Sometimes it seems like NCAA athletes have it all: sweet gear, a plethora of fans, a chance to go pro and get rich and, of course, a free ride through college. It’s no wonder athletes dream of being recruited to a Division I team. But with few athletic scholarships, that dream doesn’t become a reality for most. Some student-athletes are trying it anyway, even if it means potentially not making a team (and paying tuition).  They’re doing it all for the hope of playing a sport they love, as a walk-on.

 

Walk-ons join teams despite not being recruited or lured with financial aid. Their athletic careers start at team tryouts where they have only a dismal shot at making the team. But for those who impress the coaches, playing their sport at the college level is compensation enough.

Beth Newell, a senior at the University of Pittsburgh, initially planned to give up competitive swimming, a sport she loved and excelled at in high school, to focus on academics. But after a couple of weeks, she felt the urge to swim laps and attracted the attention of swim team officials. When the coaches asked her to walk-on, she couldn’t refuse the chance to compete at a Division I level. “I must have chlorine in my veins because I knew I was hooked on swimming and wanted to be on a team again,” Newell said. 

Kevin Clark, a Dunmor, Pa. native, also couldn’t resist the allure of competing for a top-tier school.
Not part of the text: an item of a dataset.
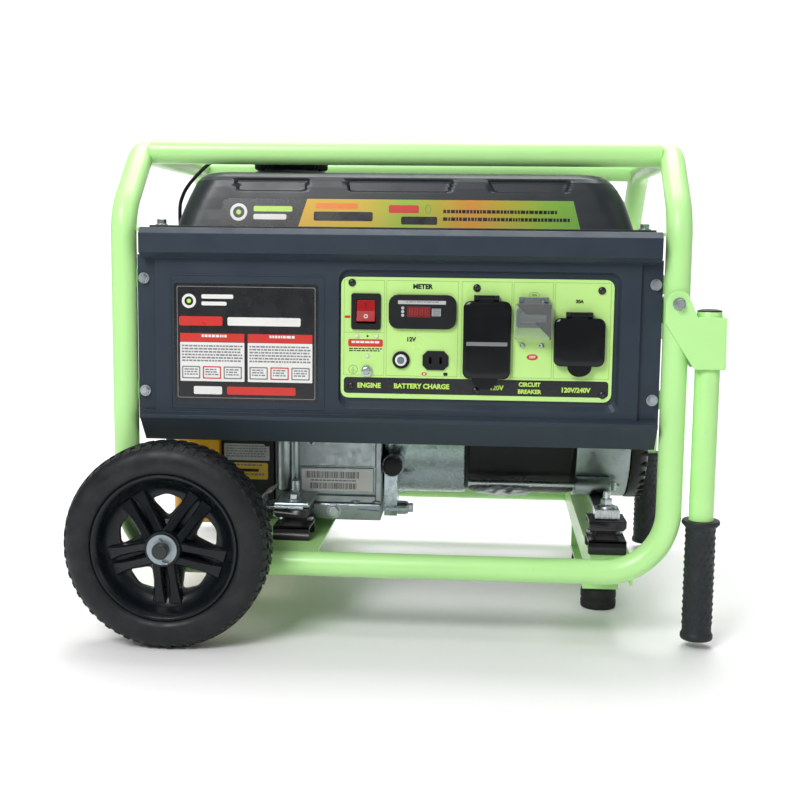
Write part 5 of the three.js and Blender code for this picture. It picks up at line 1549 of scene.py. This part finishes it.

But only Division III schools that were too close to home recruited him. Many star high school athletes face a similar decision: play for a Division II or III team, lack the elite competition, but can offer recruitment scholarships, or hope to make it at a tryout for a Division I team. “I knew I wanted to play Division I and being in New York seemed great,” said Clark, who is now a sophomore walk-on shooting guard for St. John’s University Men’s Basketball.
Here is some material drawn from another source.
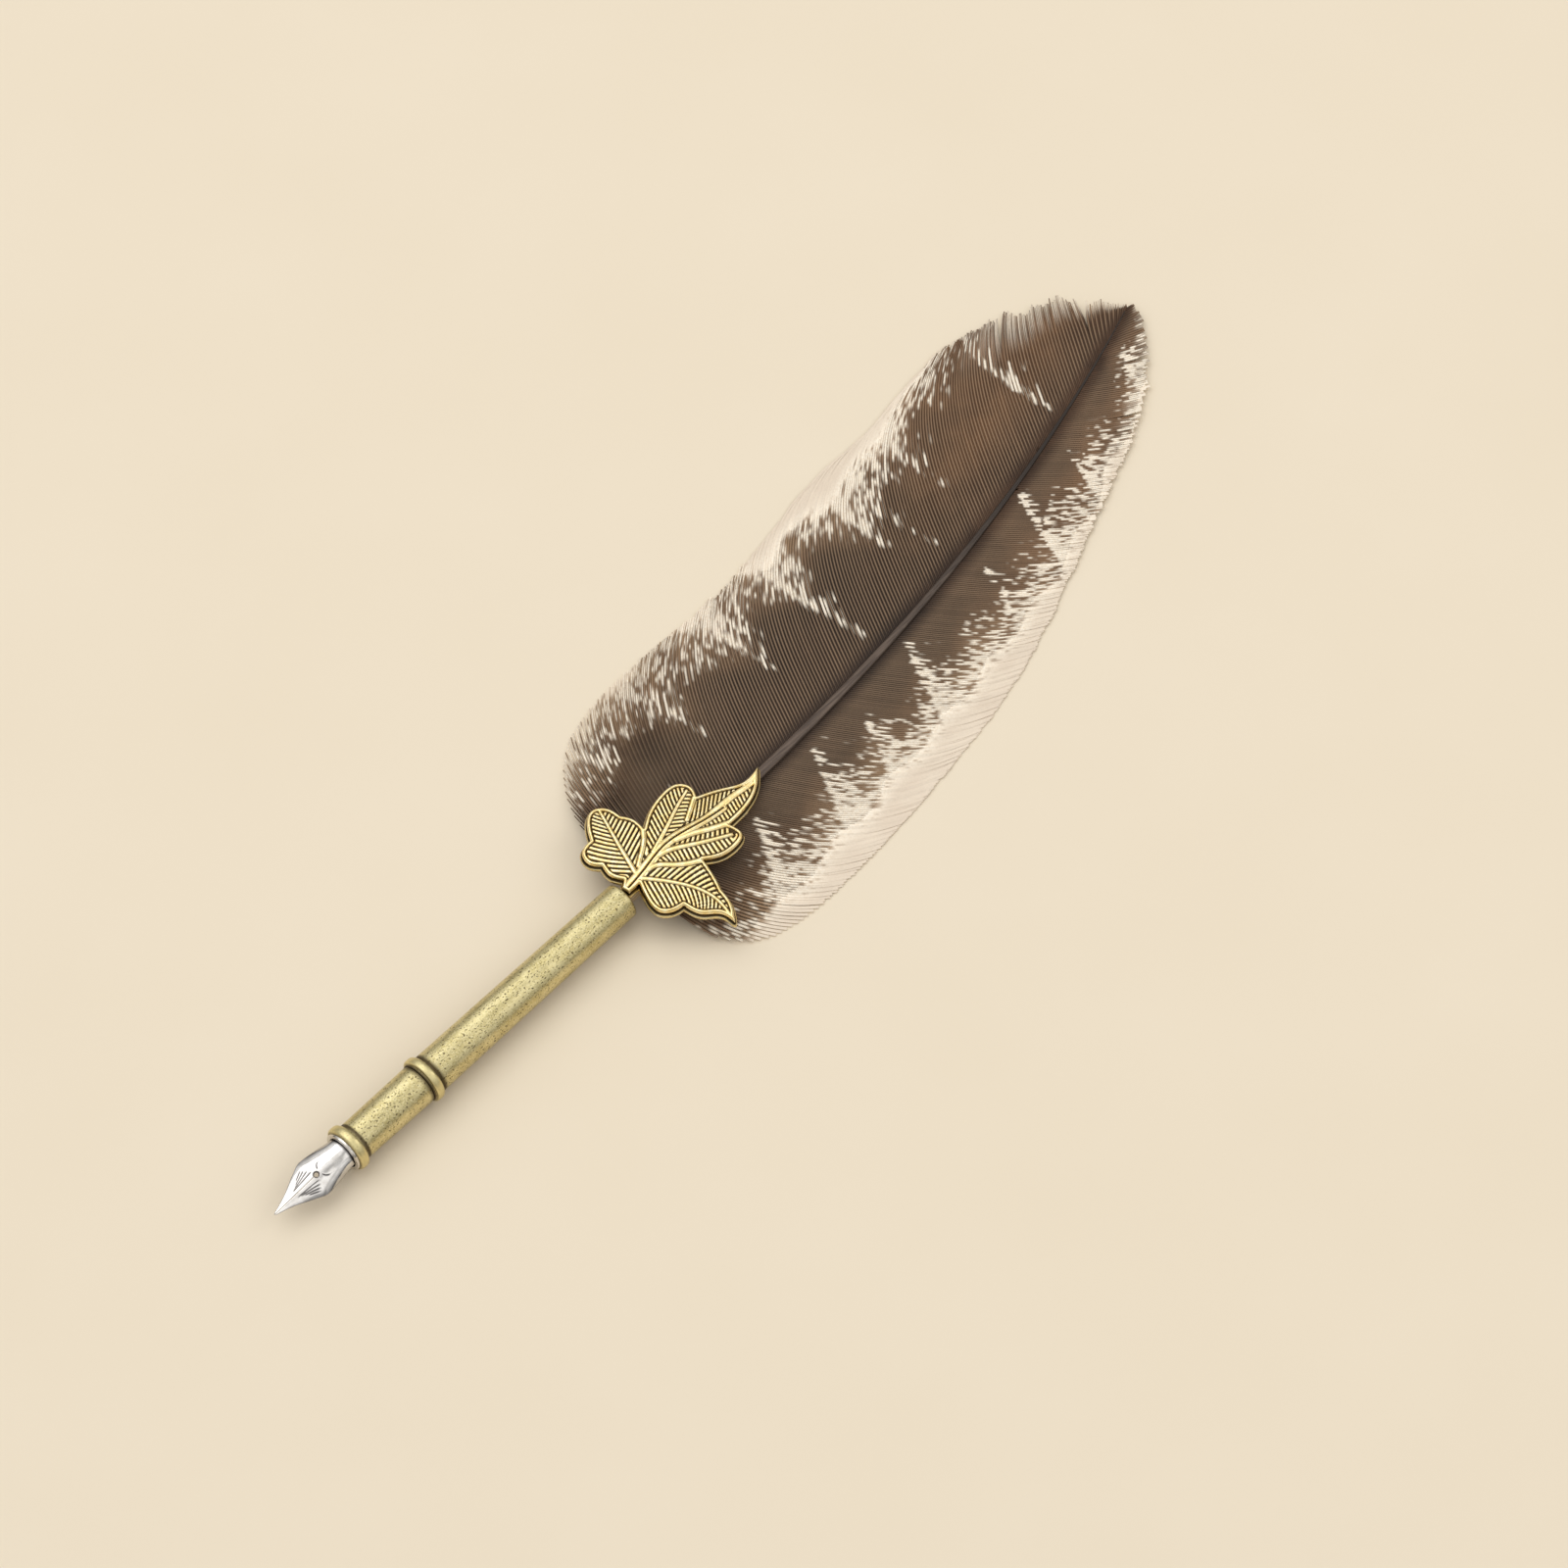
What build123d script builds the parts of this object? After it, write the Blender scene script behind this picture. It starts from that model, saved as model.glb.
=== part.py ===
from build123d import *

import math
import os

os.makedirs("parts", exist_ok=True)

# A feather dip pen, lying as it is stored. Millimetres.
# While it is designed, x runs along the barrel from the nib's point towards the feather's tip, y is
# measured from the barrel's axis towards the broad vane, and z is the height above the table.
# PLACE then carries every piece to the frame whose origin is the middle of the box's underside.
PLACE = Location((-126.1, -8.68, 0))

# Turned brass work: stations along the pen and radii about the barrel's axis.
COLLAR_R = 4.6
AXIS_Z = COLLAR_R
COLLAR_ROUND = 0.55
GRIP_FRONT = 17.2
GRIP_REAR = 36.0
GRIP_R_FRONT = 3.75
GRIP_R_REAR = 3.9
FRONT_COLLAR_WIDTH = 2.1
EDGE = 0.2
TINY = 0.001
THREAD_LENGTH = 7.8
THREAD_R = 2.7
THREAD_CLEARANCE = 0.06
TENON_HOLE_R = 1.4
RING_WIDTH = 2.3
RING_STEP_WIDTH = 0.4
RING_STEP_R = 4.0
JOINT_GAP = 0.03
BARREL_FRONT = GRIP_REAR + RING_WIDTH
BARREL_REAR = 88.3
BARREL_R_FRONT = 3.9
BARREL_R_REAR = 3.55
BARREL_BORE_R = THREAD_R + THREAD_CLEARANCE
NECK_R = 3.7
NECK_WIDTH = 0.35

# Nib holder: a plated ferrule in the grip and a split clip in its middle. The nib slides between.
FERRULE_R = 3.4
FERRULE_BORE_R = 3.2
FERRULE_LENGTH = 12.6
FERRULE_FLANGE_R = 3.95
FERRULE_FLANGE_WIDTH = 0.5
SLIDING_GAP = 0.05
NIB_SHEET = 0.28
NIB_TAIL_R = FERRULE_BORE_R - SLIDING_GAP
NIB_TAIL_END = 26.0
CLIP_R = NIB_TAIL_R - NIB_SHEET - SLIDING_GAP
CLIP_WALL = 0.5
CLIP_FRONT = 17.6
CLIP_BASE_WIDTH = 2.2
CLIP_SLOT = 0.5
CLIP_SLOT_END = 25.5

# Nib blade: station, half width, height of its crown above the axis, and how far its sides drop.
NIB_SECTIONS = [
    (0.0, 0.18, -0.45, 0.03),
    (3.5, 1.35, 0.35, 0.30),
    (7.4, 3.50, 1.35, 1.30),
    (9.5, 4.00, 1.90, 2.10),
    (12.4, 3.50, 2.60, 2.60),
    (16.4, NIB_TAIL_R, NIB_TAIL_R, NIB_TAIL_R),
    (NIB_TAIL_END, NIB_TAIL_R, NIB_TAIL_R, NIB_TAIL_R),
]
NIB_HOLE_X = 10.4
NIB_HOLE_R = 0.45
NIB_SLIT = 0.1
NIB_SLIT_LEAD = 2.0

# Feather: the shaft leaves the barrel straight, then bends sideways and comes down to the table.
QUILL_END = 71.0
PLUG_START = 69.0
PLUG_BEAD = 0.5
PLUG_BEAD_R = 1.8
SHAFT_STRAIGHT_END = 92.0
FEATHER_TIP = 252.2
TIP_OFFSET = 23.0
BEND_POWER = 2.4
TIP_Z = 1.1
TANGENT_STEP = 0.5
SHAFT_RADII = [
    (QUILL_END, 1.2),
    (76.0, 1.6),
    (SHAFT_STRAIGHT_END, 1.5),
    (110.0, 1.2),
    (130.0, 1.05),
    (167.0, 0.75),
    (196.0, 0.55),
    (218.0, 0.38),
    (234.0, 0.25),
    (250.6, 0.12),
]
VANE_THICKNESS = 0.4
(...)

Each sport has their own tryout and scholarship availabilities, based on yearly official NCAA guidelines. Occasionally a walk-on who really tears it up on the court, field, track or pool can earn an athletic scholarship from their school. At least that was the case for Mat Schenauer, a sophmore finance major and wide receiver for University of Delaware’s football team.
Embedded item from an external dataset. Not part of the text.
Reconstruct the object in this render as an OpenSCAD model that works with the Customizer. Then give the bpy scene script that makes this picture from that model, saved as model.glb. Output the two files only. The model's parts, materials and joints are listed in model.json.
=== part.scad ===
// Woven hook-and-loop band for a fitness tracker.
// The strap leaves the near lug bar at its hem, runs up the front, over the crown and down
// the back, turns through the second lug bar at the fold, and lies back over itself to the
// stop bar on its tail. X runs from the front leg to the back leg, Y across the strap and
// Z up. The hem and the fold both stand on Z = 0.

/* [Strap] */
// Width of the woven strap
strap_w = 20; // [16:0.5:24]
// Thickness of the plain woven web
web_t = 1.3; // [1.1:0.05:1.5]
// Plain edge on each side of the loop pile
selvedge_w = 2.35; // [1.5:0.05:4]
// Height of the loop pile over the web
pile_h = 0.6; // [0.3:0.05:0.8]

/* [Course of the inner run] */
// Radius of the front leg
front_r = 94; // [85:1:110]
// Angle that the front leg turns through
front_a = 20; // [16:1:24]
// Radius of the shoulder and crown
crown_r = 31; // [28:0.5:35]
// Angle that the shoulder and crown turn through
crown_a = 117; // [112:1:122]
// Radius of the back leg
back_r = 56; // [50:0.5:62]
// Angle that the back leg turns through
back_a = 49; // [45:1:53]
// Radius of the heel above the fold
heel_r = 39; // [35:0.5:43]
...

Schenauer played varsity high school football in New Jersey, but only received full scholarship offers from Division II and III schools he wasn’t interested in. So he sent Delaware a film of his on-field highlights, and was asked to join the Blue Hens as a preferred walk-on: an athlete who doesn’t get financial aid, but attends the team training camp. Most walk-ons have to wait until the first practice of the semester to even try out. Schenauer said he started to get playing time in 2008 and impressed his coaches enough to earn a partial football scholarship.

For Clark, a communication major who was actually cut from St. John’s team his freshman season before qualifying for a spot the following year, earning a scholarship isn’t a concern. “I’m sure my family would appreciate the scholarship,” he said, “but they support me and I just really enjoy being with all the guys on team.”

Despite limited on-field action, a plight of many walk-ons, both Clark and Schenauer agreed they didn’t experience any alienation from their teams. Walk-ons get their own perks: free gear, on- and off-campus fame, trips to away games and tournaments and the camaraderie of the team. “It’s not at all like the movie Rudy where the walk-ons get beat up on,” Schenauer said. “The team really does operate like one big family.”